This is an email from the son of long time DOAS Board Director, Tom Salo about a particular adventure while on vacation in France this summer. Never underestimate the heroic capabilities of a serious birder!
Hello All,
My parents left this morning to go back home through Montreal, but I did want to share one exciting part of our vacation. After we got home from Brittany, my parents, the girls and Julie and I spent 2 nights in the Basque Pyrenees (a little town called Larrau) because my dad wanted to spend a little time at one of the most renowned bird migration sites in the Western Pyrenees as well as seeing a part of the Pyrenees that none of us had been to. On Weds we spent some time exploring the region and just before we were to go back to the home, we made a wrong turn and end up on a small road in a fairly steep gorge:
We were admiring the stream that flows through the gorge when my mother saw something struggling in the gorge – that something happened to be a young Griffon vulture, which can reach 4 feet long with over a 9-foot wingspan, that couldn’t pull itself out of the river. I don’t know much their growth schedule, but this one was mostly grown in any case!

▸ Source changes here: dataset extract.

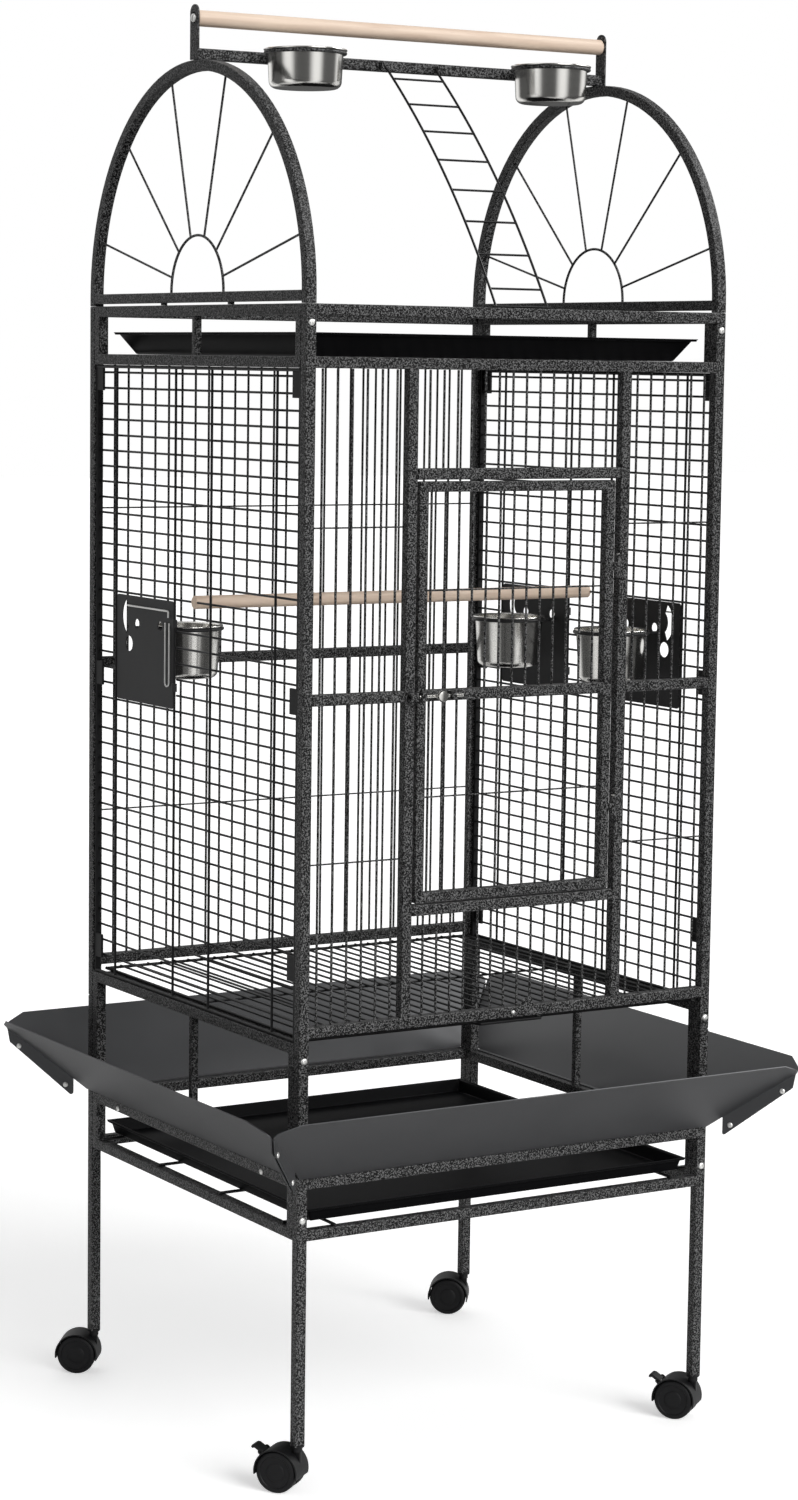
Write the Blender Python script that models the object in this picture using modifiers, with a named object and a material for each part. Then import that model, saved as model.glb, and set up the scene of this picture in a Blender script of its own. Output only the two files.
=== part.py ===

Not really knowing what to do, Tom tried to find a phone number on the various documentation that we had accumulated, but we couldn’t find any so Plan B was executed: SAVE THE BIRD.The river was down about 50-60 feet off the road and it was pretty much a straight drop, but Tom hooked himself up with a couple of nylon tie-down straps we had in the car and shimmied down, wrapped the bird up in a shopping bag and came back up…and now we had a 20 lb, stinky, sopping wet bird and no idea what to do with it. We eventually got in touch with a rehabilitation center that was a 3 hour drive away and we arranged to meet up in St. Jean Pied de Port – a 1:15 one-way drive over a severe mountain pass in the pitch black to make the exchange in a darkened supermarket parking lot at 11pm. The woman who runs the center said it was the third juvenile vulture that had been pulled out of that stretch of river _this week_ (and she already had 2 other birds in her van from other locations in the W. Pyrenees from that day). The birds nest up on the cliffs above the gorge and the babies fall into the river on their first sorties from the nest.
This is the Youtube video of us pulling the bird – and then Tom – up out of the gorge, along with a few pictures of the proud ‘rescuer’ and ‘rescuee’.
Submitted by Kris Salo.
Epilogue: The baby bird was hungry and dehydrated. It recovered quickly at the rehab center and was released in early September with the other young Griffon Vultures.